• THE REQUEST: Output all lines exactly.

• RECORD EXTRACTS:
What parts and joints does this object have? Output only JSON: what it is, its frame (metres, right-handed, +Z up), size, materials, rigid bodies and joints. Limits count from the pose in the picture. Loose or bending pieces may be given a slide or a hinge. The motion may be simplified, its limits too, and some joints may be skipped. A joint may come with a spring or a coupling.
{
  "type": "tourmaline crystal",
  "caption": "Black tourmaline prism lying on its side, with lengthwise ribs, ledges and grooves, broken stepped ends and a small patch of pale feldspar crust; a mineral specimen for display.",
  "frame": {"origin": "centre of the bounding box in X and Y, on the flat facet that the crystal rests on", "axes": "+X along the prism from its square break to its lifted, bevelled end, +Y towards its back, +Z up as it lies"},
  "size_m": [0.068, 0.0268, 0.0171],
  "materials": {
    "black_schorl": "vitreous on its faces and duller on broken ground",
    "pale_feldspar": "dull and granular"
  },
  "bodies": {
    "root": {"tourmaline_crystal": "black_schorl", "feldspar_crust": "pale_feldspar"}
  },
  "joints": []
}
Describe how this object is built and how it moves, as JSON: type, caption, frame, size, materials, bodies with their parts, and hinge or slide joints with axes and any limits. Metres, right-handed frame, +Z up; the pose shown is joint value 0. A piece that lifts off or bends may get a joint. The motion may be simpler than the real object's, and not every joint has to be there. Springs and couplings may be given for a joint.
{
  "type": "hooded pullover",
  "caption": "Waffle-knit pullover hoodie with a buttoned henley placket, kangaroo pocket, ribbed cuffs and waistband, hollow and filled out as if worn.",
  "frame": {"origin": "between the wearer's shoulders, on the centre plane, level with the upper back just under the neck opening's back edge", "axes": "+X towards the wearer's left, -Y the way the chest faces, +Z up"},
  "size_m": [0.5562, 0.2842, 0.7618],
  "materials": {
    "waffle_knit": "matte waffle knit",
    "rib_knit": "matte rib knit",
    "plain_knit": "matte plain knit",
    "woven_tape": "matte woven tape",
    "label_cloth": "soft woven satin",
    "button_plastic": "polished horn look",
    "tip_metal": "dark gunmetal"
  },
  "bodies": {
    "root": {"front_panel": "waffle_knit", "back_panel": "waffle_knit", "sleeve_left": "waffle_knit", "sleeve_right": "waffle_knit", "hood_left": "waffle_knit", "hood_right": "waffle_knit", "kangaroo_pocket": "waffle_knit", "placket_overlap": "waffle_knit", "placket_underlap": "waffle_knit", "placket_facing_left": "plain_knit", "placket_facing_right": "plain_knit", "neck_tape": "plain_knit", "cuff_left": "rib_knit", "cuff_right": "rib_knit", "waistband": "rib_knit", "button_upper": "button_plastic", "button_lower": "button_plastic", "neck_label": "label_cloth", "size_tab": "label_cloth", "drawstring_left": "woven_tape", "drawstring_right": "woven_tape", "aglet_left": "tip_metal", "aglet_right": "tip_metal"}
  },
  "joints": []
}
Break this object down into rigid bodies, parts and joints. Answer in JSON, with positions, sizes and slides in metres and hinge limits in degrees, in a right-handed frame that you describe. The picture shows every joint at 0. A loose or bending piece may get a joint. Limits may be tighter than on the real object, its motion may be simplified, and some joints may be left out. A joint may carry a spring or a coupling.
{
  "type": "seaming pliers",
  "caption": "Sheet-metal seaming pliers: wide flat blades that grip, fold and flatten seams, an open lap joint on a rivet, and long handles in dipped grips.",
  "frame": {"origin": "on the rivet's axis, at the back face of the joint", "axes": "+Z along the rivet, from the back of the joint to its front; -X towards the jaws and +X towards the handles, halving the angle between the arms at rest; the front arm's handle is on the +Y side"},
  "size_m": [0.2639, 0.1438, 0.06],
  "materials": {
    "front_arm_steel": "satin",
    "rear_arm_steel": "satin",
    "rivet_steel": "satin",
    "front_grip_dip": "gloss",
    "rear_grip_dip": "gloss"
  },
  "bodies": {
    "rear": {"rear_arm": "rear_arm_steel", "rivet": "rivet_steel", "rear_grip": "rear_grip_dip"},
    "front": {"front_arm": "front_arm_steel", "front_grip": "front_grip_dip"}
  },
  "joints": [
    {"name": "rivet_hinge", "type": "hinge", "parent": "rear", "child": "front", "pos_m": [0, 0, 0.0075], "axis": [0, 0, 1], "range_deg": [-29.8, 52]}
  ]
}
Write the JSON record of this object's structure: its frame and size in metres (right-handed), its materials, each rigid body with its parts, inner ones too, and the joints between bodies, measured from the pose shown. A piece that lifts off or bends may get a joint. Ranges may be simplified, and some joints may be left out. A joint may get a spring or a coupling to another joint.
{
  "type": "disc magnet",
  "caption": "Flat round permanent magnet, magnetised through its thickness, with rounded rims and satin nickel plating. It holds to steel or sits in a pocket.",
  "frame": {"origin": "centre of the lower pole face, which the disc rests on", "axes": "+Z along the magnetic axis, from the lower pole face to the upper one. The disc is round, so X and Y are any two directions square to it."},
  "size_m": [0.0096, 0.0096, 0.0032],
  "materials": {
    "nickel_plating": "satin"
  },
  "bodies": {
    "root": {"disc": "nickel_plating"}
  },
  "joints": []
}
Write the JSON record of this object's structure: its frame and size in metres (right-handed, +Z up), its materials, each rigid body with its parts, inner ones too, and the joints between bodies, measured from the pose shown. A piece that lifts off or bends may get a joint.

• ANSWER TO THE PROBLEM:
What parts and joints does this object have? Output only JSON: what it is, its frame (metres, right-handed, +Z up), size, materials, rigid bodies and joints. Limits count from the pose in the picture. Loose or bending pieces may be given a slide or a hinge. The motion may be simplified, its limits too, and some joints may be skipped. A joint may come with a spring or a coupling.
{
  "type": "tourmaline crystal",
  "caption": "Black tourmaline prism lying on its side, with lengthwise ribs, ledges and grooves, broken stepped ends and a small patch of pale feldspar crust; a mineral specimen for display.",
  "frame": {"origin": "centre of the bounding box in X and Y, on the flat facet that the crystal rests on", "axes": "+X along the prism from its square break to its lifted, bevelled end, +Y towards its back, +Z up as it lies"},
  "size_m": [0.068, 0.0268, 0.0171],
  "materials": {
    "black_schorl": "vitreous on its faces and duller on broken ground",
    "pale_feldspar": "dull and granular"
  },
  "bodies": {
    "root": {"tourmaline_crystal": "black_schorl", "feldspar_crust": "pale_feldspar"}
  },
  "joints": []
}
Describe how this object is built and how it moves, as JSON: type, caption, frame, size, materials, bodies with their parts, and hinge or slide joints with axes and any limits. Metres, right-handed frame, +Z up; the pose shown is joint value 0. A piece that lifts off or bends may get a joint. The motion may be simpler than the real object's, and not every joint has to be there. Springs and couplings may be given for a joint.
{
  "type": "hooded pullover",
  "caption": "Waffle-knit pullover hoodie with a buttoned henley placket, kangaroo pocket, ribbed cuffs and waistband, hollow and filled out as if worn.",
  "frame": {"origin": "between the wearer's shoulders, on the centre plane, level with the upper back just under the neck opening's back edge", "axes": "+X towards the wearer's left, -Y the way the chest faces, +Z up"},
  "size_m": [0.5562, 0.2842, 0.7618],
  "materials": {
    "waffle_knit": "matte waffle knit",
    "rib_knit": "matte rib knit",
    "plain_knit": "matte plain knit",
    "woven_tape": "matte woven tape",
    "label_cloth": "soft woven satin",
    "button_plastic": "polished horn look",
    "tip_metal": "dark gunmetal"
  },
  "bodies": {
    "root": {"front_panel": "waffle_knit", "back_panel": "waffle_knit", "sleeve_left": "waffle_knit", "sleeve_right": "waffle_knit", "hood_left": "waffle_knit", "hood_right": "waffle_knit", "kangaroo_pocket": "waffle_knit", "placket_overlap": "waffle_knit", "placket_underlap": "waffle_knit", "placket_facing_left": "plain_knit", "placket_facing_right": "plain_knit", "neck_tape": "plain_knit", "cuff_left": "rib_knit", "cuff_right": "rib_knit", "waistband": "rib_knit", "button_upper": "button_plastic", "button_lower": "button_plastic", "neck_label": "label_cloth", "size_tab": "label_cloth", "drawstring_left": "woven_tape", "drawstring_right": "woven_tape", "aglet_left": "tip_metal", "aglet_right": "tip_metal"}
  },
  "joints": []
}
Break this object down into rigid bodies, parts and joints. Answer in JSON, with positions, sizes and slides in metres and hinge limits in degrees, in a right-handed frame that you describe. The picture shows every joint at 0. A loose or bending piece may get a joint. Limits may be tighter than on the real object, its motion may be simplified, and some joints may be left out. A joint may carry a spring or a coupling.
{
  "type": "seaming pliers",
  "caption": "Sheet-metal seaming pliers: wide flat blades that grip, fold and flatten seams, an open lap joint on a rivet, and long handles in dipped grips.",
  "frame": {"origin": "on the rivet's axis, at the back face of the joint", "axes": "+Z along the rivet, from the back of the joint to its front; -X towards the jaws and +X towards the handles, halving the angle between the arms at rest; the front arm's handle is on the +Y side"},
  "size_m": [0.2639, 0.1438, 0.06],
  "materials": {
    "front_arm_steel": "satin",
    "rear_arm_steel": "satin",
    "rivet_steel": "satin",
    "front_grip_dip": "gloss",
    "rear_grip_dip": "gloss"
  },
  "bodies": {
    "rear": {"rear_arm": "rear_arm_steel", "rivet": "rivet_steel", "rear_grip": "rear_grip_dip"},
    "front": {"front_arm": "front_arm_steel", "front_grip": "front_grip_dip"}
  },
  "joints": [
    {"name": "rivet_hinge", "type": "hinge", "parent": "rear", "child": "front", "pos_m": [0, 0, 0.0075], "axis": [0, 0, 1], "range_deg": [-29.8, 52]}
  ]
}
Write the JSON record of this object's structure: its frame and size in metres (right-handed), its materials, each rigid body with its parts, inner ones too, and the joints between bodies, measured from the pose shown. A piece that lifts off or bends may get a joint. Ranges may be simplified, and some joints may be left out. A joint may get a spring or a coupling to another joint.
{
  "type": "disc magnet",
  "caption": "Flat round permanent magnet, magnetised through its thickness, with rounded rims and satin nickel plating. It holds to steel or sits in a pocket.",
  "frame": {"origin": "centre of the lower pole face, which the disc rests on", "axes": "+Z along the magnetic axis, from the lower pole face to the upper one. The disc is round, so X and Y are any two directions square to it."},
  "size_m": [0.0096, 0.0096, 0.0032],
  "materials": {
    "nickel_plating": "satin"
  },
  "bodies": {
    "root": {"disc": "nickel_plating"}
  },
  "joints": []
}
Write the JSON record of this object's structure: its frame and size in metres (right-handed, +Z up), its materials, each rigid body with its parts, inner ones too, and the joints between bodies, measured from the pose shown. A piece that lifts off or bends may get a joint.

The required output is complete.